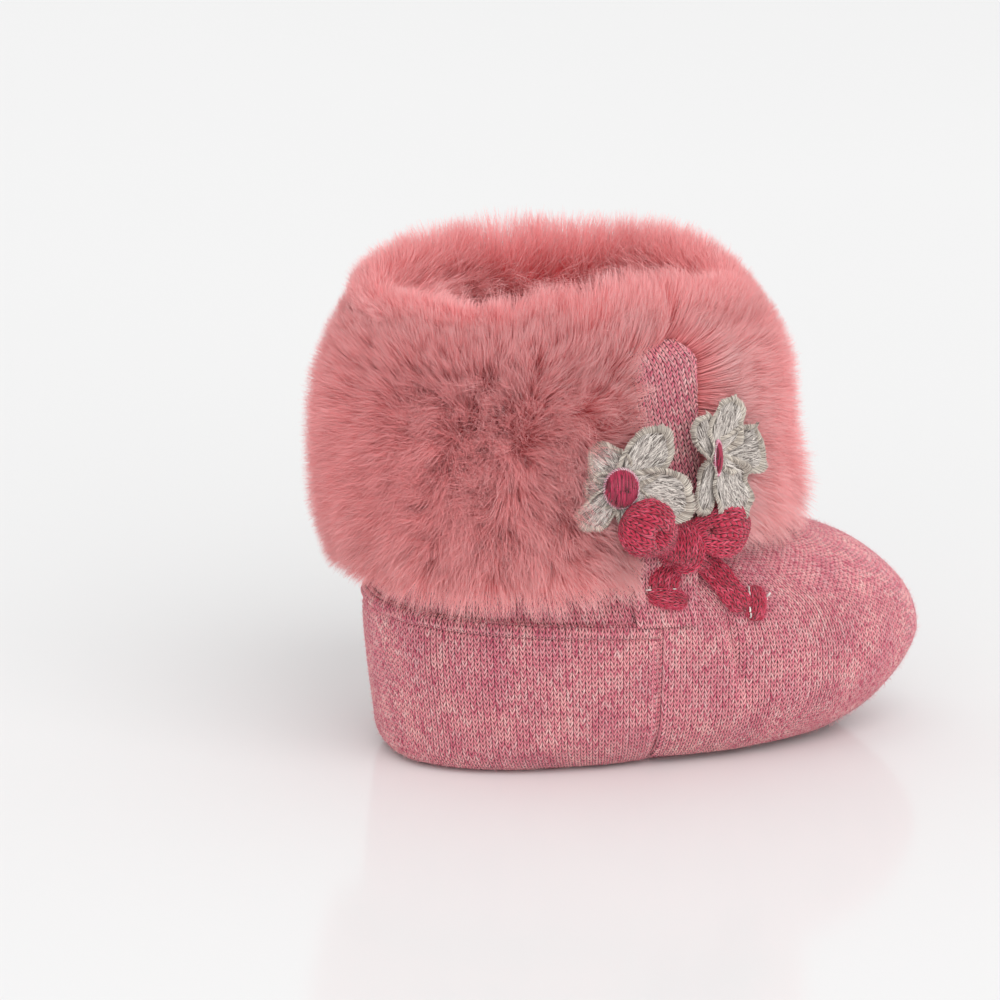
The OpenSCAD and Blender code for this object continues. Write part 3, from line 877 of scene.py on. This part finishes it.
class Petal:
    """A ruffled petal from its root to its tip, in its flower's frame."""

    def __init__(self, root, tip, half, lift, cup, ruffle, seed):
        self.root, tip = np.array(root, float), np.array(tip, float)
        self.length = np.linalg.norm(tip - self.root)
        self.along = (tip - self.root) / self.length
        self.across = np.array([self.along[1], -self.along[0]])
        self.half, self.lift, self.cup, self.ruffle, self.seed = half, lift, cup, ruffle, seed

    def surface(self, rho, phi, proud=0.0):
        """Point at radius rho (1 is the edge) and angle phi, proud of the petal's face."""
        rho = rho * (1 + 0.045 * np.sin(4 * phi + 2 * self.seed) + 0.03 * np.sin(7 * phi + self.seed))
        a = 0.5 + 0.5 * rho * np.sin(phi)
        taper = 0.62 + 0.42 * np.clip(a, 0, 1.1) ** 0.7
        b = rho * np.cos(phi) * taper
        flat = self.root + (a * self.length)[..., None] * self.along
        flat = flat + (b * self.half)[..., None] * self.across
        rise = self.lift * np.clip(a, 0, 2) ** 2 + self.cup * b**2
        waves = np.sin(3 * phi + self.seed) + 0.7 * np.sin(6 * phi + 2 * self.seed)
        rise = rise + self.ruffle * rho**3 * waves
        rise = rise + 0.2 * wave(a * 6, b * 6, self.seed)
        return vec(flat[..., 0], flat[..., 1], rise + proud)


def ridge(rho):
    """Height of the satin border over the petal's face."""
    return 0.6 * np.sin(np.pi * np.clip((rho - 0.80) / 0.24, 0, 1)) ** 0.8


def petal_ground(petal, flower):
    rho, phi = grid(np.linspace(0.02, 1.02, 22), np.linspace(0, 2 * np.pi, 80))
    return flower.place(petal.surface(rho, phi, ridge(rho) - 0.12))


def border_threads(petal, flower):
    """Satin stitches laid side by side over the edge."""
    pitch = 0.125
    edge = petal.surface(np.ones(300), np.linspace(0, 2 * np.pi, 300))
    count = int(run_along(edge)[-1] / pitch)
    turns = even_steps(lambda k: petal.surface(1 + 0 * k, 2 * np.pi * k), count)[0]
    phi = turns * 2 * np.pi + rng.normal(0, 0.012, len(turns))
    rho, phi = np.meshgrid(np.linspace(0.80, 1.05, 7), phi, indexing="xy")
    rho = rho + rng.normal(0, 0.018, (rho.shape[0], 1))
    slant = 0.06 * (rho - 0.92) / 0.12
    lift = ridge(rho) + rng.normal(0, 0.03, rho.shape[0])[:, None]
    return flower.place(petal.surface(rho, phi + slant, lift))


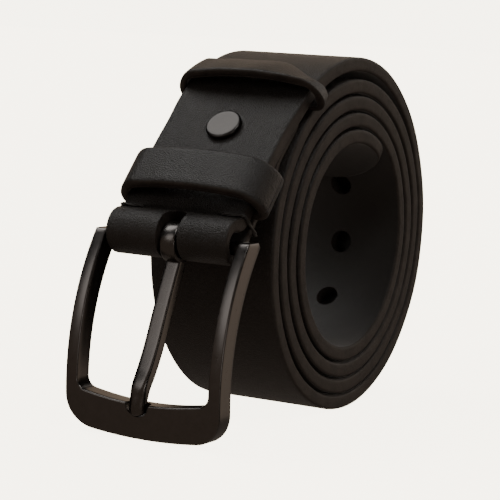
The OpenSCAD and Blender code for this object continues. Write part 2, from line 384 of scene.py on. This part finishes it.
def grain_leather(name, dark, light, rough_low, rough_high, grain=0.045):
    """Smooth black full-grain side: pebble grain, pores and slow undulation."""
    r = Recipe(name, IOR=1.46, Sheen_Weight=0.06, Sheen_Roughness=0.4)
    r.bump(r.noise(11, 2), 0.16, 0.35)
    r.bump(r.cells(0.36), grain * 4)
    r.bump(r.noise(0.22, 4, 0.65), grain * 3)
    cloud = r.noise(14, 4, 0.6)
    pores = r.noise(0.35, 3, 0.6)
    colour = r.ramp(cloud, [(0.35, dark), (0.65, light)])
    rough = r.ramp(r.mixed(cloud, 0.5, pores), [(0.3, rough_low), (0.7, rough_high)])
    return r.finish(colour, rough)


def edge_leather(name, dark, light):
    """Cut edge: rough burnished fibres."""
    r = Recipe(name, IOR=1.42)
    fibres = r.noise(0.5, 5, 0.7)
    r.bump(fibres, 0.16, 0.8)
    r.bump(r.noise(2.6, 3), 0.3, 0.5)
    colour = r.ramp(r.mixed(fibres, 0.6, r.noise(5, 2)), [(0.35, dark), (0.7, light)])
    rough = r.ramp(fibres, [(0.3, 0.5), (0.7, 0.72)])
    return r.finish(colour, rough)


def flesh_leather(name, dark, light):
    """Back of the strap: close matt nap."""
    r = Recipe(name, IOR=1.4, Sheen_Weight=0.25, Sheen_Roughness=0.6)
    nap = r.noise(0.3, 5, 0.7)
    r.bump(nap, 0.06, 0.8)
    r.bump(r.noise(4, 3), 0.2, 0.4)
    colour = r.ramp(r.mixed(nap, 0.5, r.noise(10, 3)), [(0.3, dark), (0.7, light)])
    rough = r.ramp(nap, [(0.3, 0.6), (0.7, 0.78)])
    return r.finish(colour, rough)


def satin_metal(name, dark, light, rough_low, rough_high):
    """Plated zinc with a fine blasted texture and faint handling marks."""
    r = Recipe(name, Metallic=1.0)
    speckle = r.noise(0.16, 3, 0.6)
    marks = r.noise(2.4, 4, 0.65)
    r.bump(speckle, 0.006, 0.7)
    r.bump(r.noise(2.2, 2), 0.02, 0.3)
    colour = r.ramp(r.mixed(speckle, 0.35, marks), [(0.35, dark), (0.7, light)])
    rough = r.ramp(marks, [(0.3, rough_low), (0.7, rough_high)])
    return r.finish(colour, rough)


def waxed_thread(name, dark, light):
    """Thread: strands drawn out across the belt."""
    r = Recipe(name, IOR=1.45)
    strands = r.noise(0.18, 4, 0.7, scale=(0.4, 1, 1))
    r.bump(strands, 0.08, 0.9)
    colour = r.ramp(strands, [(0.3, dark), (0.7, light)])
    rough = r.ramp(strands, [(0.3, 0.4), (0.7, 0.6)])
    return r.finish(colour, rough)


GRAIN = grain_leather("strap_grain", (0.0085, 0.0069, 0.0060), (0.0150, 0.0121, 0.0104), 0.32, 0.46)
EDGE = edge_leather("strap_edge", (0.011, 0.0087, 0.0072), (0.046, 0.0365, 0.0305))
FLESH = flesh_leather("strap_flesh", (0.0058, 0.0047, 0.0040), (0.0115, 0.0095, 0.0082))
LOOP = grain_leather("keeper_grain", (0.0072, 0.0058, 0.0051), (0.0125, 0.0100, 0.0088), 0.32, 0.44,
                     grain=0.032)
FRAME_METAL = satin_metal("gunmetal", (0.098, 0.092, 0.089), (0.115, 0.108, 0.105), 0.27, 0.32)
PRONG_METAL = satin_metal("gunmetal_prong", (0.088, 0.083, 0.080), (0.108, 0.101, 0.098), 0.25, 0.31)
CAP_METAL = satin_metal("screw_satin", (0.044, 0.042, 0.041), (0.062, 0.059, 0.057), 0.28, 0.36)
STEEL = satin_metal("steel_wire", (0.42, 0.42, 0.41), (0.55, 0.55, 0.54), 0.3, 0.42)
THREAD = waxed_thread("waxed_thread", (0.009, 0.0085, 0.008), (0.035, 0.033, 0.031))


# ---- strap: one sheet of leather swept from its tip to the end of its fold ----

def tip_half(d):
    """Half width d from the tip, which is rounded off to half an ellipse."""
    short = max(0.0, 1 - d / TIP_LEN)
    return max(1.2, STRAP_HALF * math.sqrt(1 - short * short))


def coil_stations():
    """Stations from the tip to where the flap leaves the coil."""
    mid_r = turn_r(TIP_A) - STRAP_T / 2
    stops = [TIP_A - math.degrees(d / mid_r) for d in TIP_STOPS]
    stations = [(pol(turn_r(a), a), STRAP_T, tip_half(d)) for a, d in zip(stops, TIP_STOPS)]
    for a in np.linspace(stops[-1] - 1.5, LEAVE_A, TURN_RINGS):
        half = tip_half(math.radians(TIP_A - a) * mid_r)
        stations.append((pol(turn_r(a), a), STRAP_T, half))
    return stations


def flap_stations():
    stations = []
    for s in np.arange(1.0, FLAP_LEN, 0.9):
        stations.append((flap_pt(s), STRAP_T, mix(STRAP_HALF, FLAP_HALF, ease(s / FLAP_NARROWS))))
    return stations


CREASE_RINGS = 10
ROLL_RINGS = 59
THIN_RINGS = 33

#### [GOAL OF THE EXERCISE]
Set down the lines above as they stand, starting with the first line and ending with the line that contains "ruffled petal from".

#### [SOLUTION FOR THIS PROBLEM]
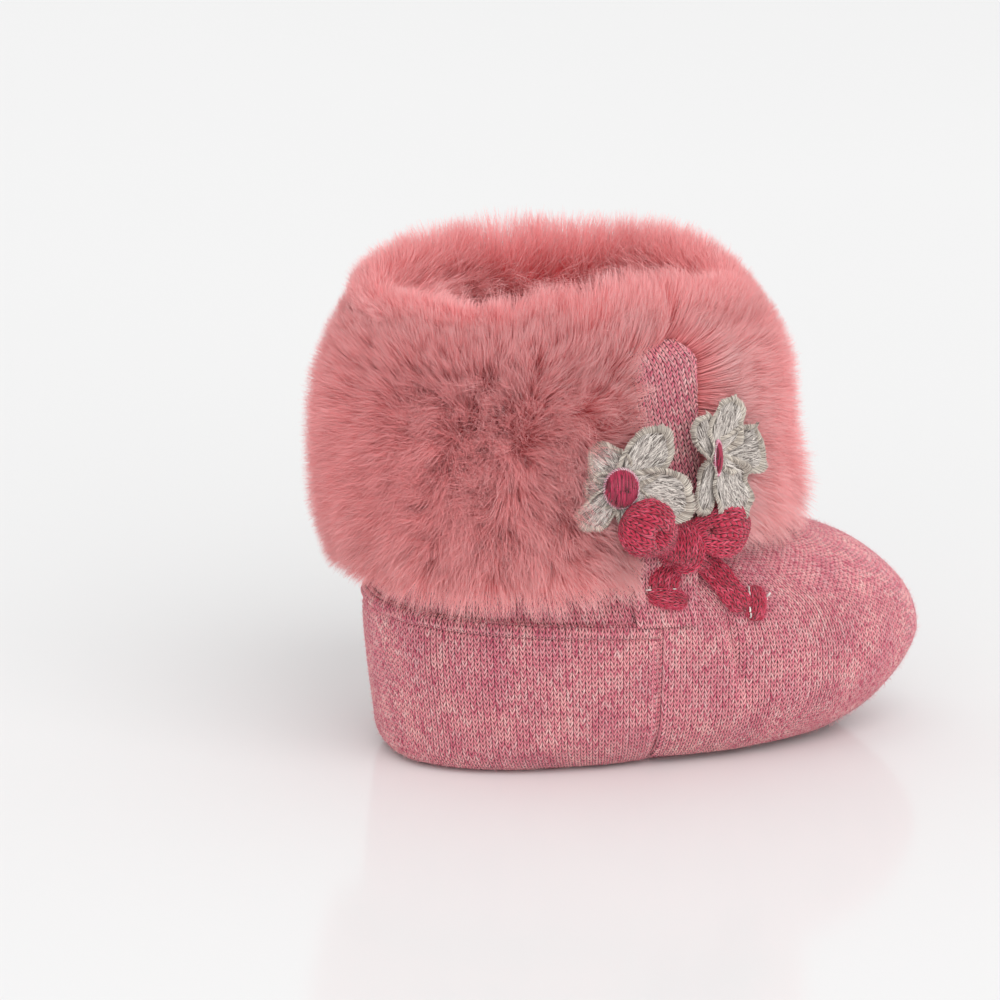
The OpenSCAD and Blender code for this object continues. Write part 3, from line 877 of scene.py on. This part finishes it.
class Petal:
    """A ruffled petal from its root to its tip, in its flower's frame."""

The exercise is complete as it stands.